Sparrow joy for Kilmallock - 'In January I told them I want to win a Munster club'

Ger ‘Sparrow’ O’Loughlin guided the Limerick club to the Munster hurling club title yesterday.

GER ‘SPARROW’ O’LOUGHLIN had a dream when he took over as manager of Kilmallock in mid-January – to finish the year as AIB Munster senior club hurling champions.

And O’Loughlin’s dream became a reality at the Gaelic Grounds as the Limerick kingpins came through an extra-time epic against Clare champions Cratloe.

As manager of the Adare teams that won three-in-a-row in Limerick from 2007-09, the Clarecastle man had failed to crack the Munster code.

He tasted provincial club glory as a player but winning it as a manager infused Clare’s two-time All-Ireland SHC medallist with huge satisfaction.

And he revealed: “I said to them when I went in there first that I wanted to win a Munster club with this team.

“I have been ramming that down their throat for most of this season. That was our aim. I just felt I had seen this crowd; they had lost a bit of spirit. “Tony Considine had done tremendous work with them for a couple of years and had won two (Limerick) championships with them but I just felt last year, I came in to watch the (county) semi-final as a neutral, that the spirit was gone out of them.
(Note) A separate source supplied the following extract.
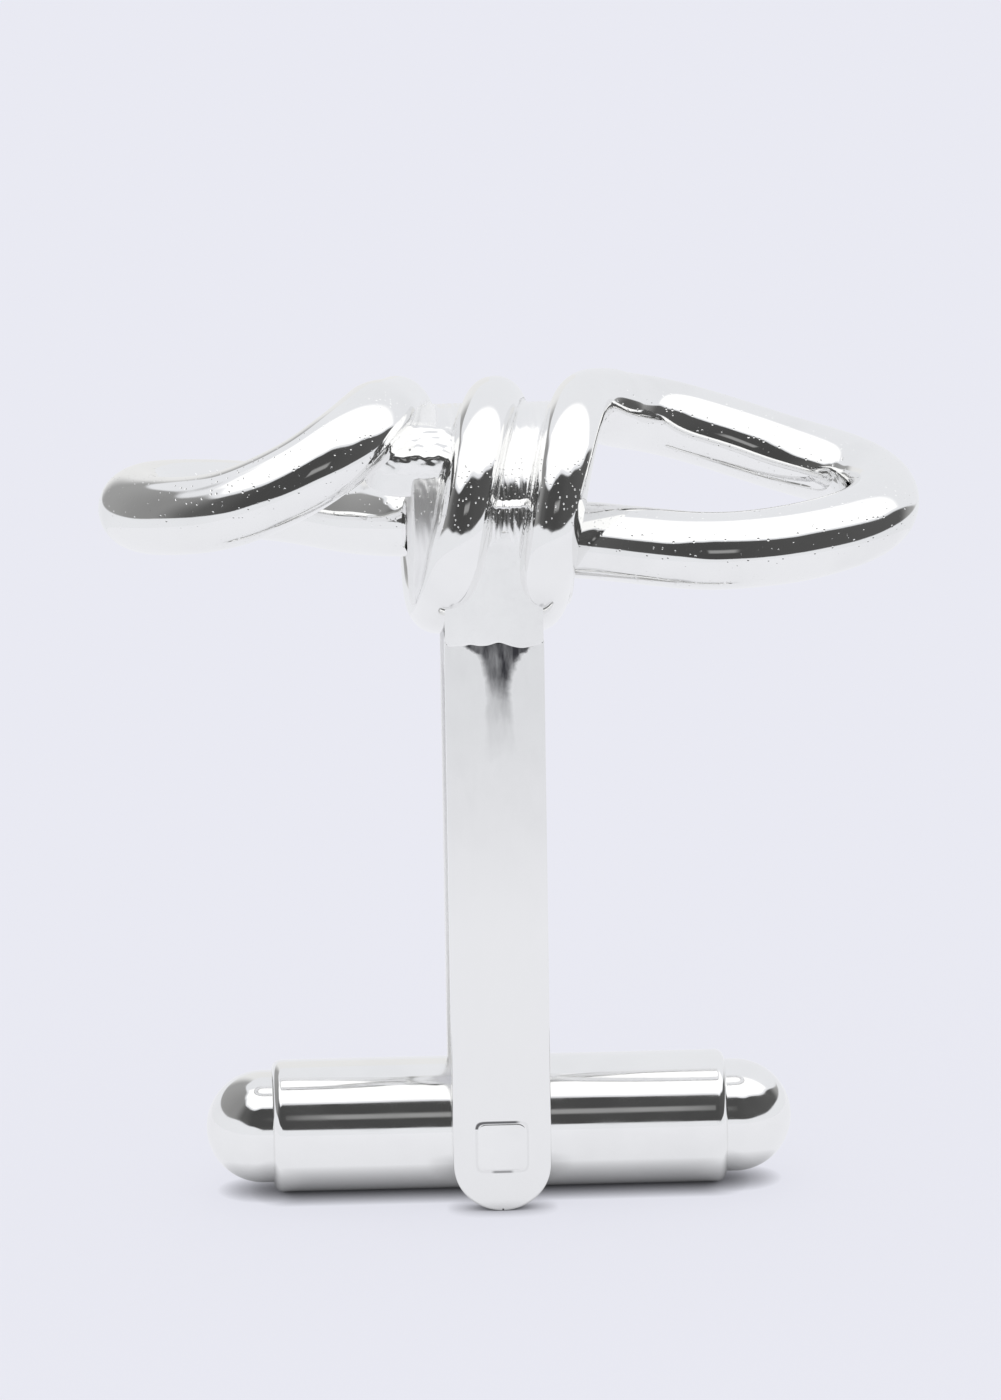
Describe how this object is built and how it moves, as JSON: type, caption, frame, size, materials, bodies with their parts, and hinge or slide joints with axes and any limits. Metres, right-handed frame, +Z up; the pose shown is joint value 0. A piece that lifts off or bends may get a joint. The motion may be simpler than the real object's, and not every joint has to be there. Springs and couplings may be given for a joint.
{
  "type": "cufflink",
  "caption": "Polished wire-knot cufflink: looped head on a forked post with a swivelling bullet-shaped toggle, stored standing on its closed toggle.",
  "frame": {"origin": "on the surface that the cufflink stands on, under the middle of the hinge pin (mount stand)", "axes": "+Z up along the post, X along the knot and the closed toggle, front towards -Y"},
  "size_m": [0.0257, 0.0094, 0.0265],
  "materials": {
    "silver": "polished silver",
    "core_silver": "polished silver with marks running round",
    "solder": "uneven silver solder",
    "pin_steel": "polished flush with the leg",
    "spring_steel": "rolled strip"
  },
  "bodies": {
    "head": {"left_loop": "silver", "right_loop": "silver", "wrap_coil": "silver", "knot_core": "core_silver", "seat_solder": "solder", "post_frame": "silver", "hinge_pin": "pin_steel"},
    "toggle": {"toggle_barrel": "silver", "toggle_tip_left": "silver", "toggle_tip_right": "silver", "leaf_spring_upper": "spring_steel", "leaf_spring_lower": "spring_steel"}
  },
  "joints": [
    {"name": "toggle_swivel", "type": "hinge", "parent": "head", "child": "toggle", "pos_m": [0, 0, 0.0021], "axis": [0, 1, 0], "continuous": true, "deforming": ["leaf_spring_upper", "leaf_spring_lower"]}
  ]
}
“In January I told them I don’t just want to win a county championship I want to win a Munster club.”

But Kilmallock had to do it the hard way against Cratloe, coming through another extra-time slog and having lost county star Gavin O’Mahony to a red card with 12 minutes of normal time remaining.

O’Loughlin admitted: “It looked pretty poor at that stage alright for us but the game nearly went outside of anyone’s control really, it was that type of game.

“I don’t what the final score was but there were some unbelievable scores got.

Ger O'Loughlin Ger 'Sparrow' O'Loughlin, Cathal Noonan / INPHO Cathal Noonan / INPHO / INPHO

“It actually was taking away from decision making really, we had to fill the gap after Gavin and they had to work probably twice as hard but the overall context of the game was up and down and they were moving all over the place.

“It was very hard to pin down and say you should do this or do that. I think the lads took a lot of it on board themselves and the one thing I asked them to do was to stick in there.

“I said it to them before – we could be up five points, we could be down five points but don’t panic. I think, to be fair, they didn’t.”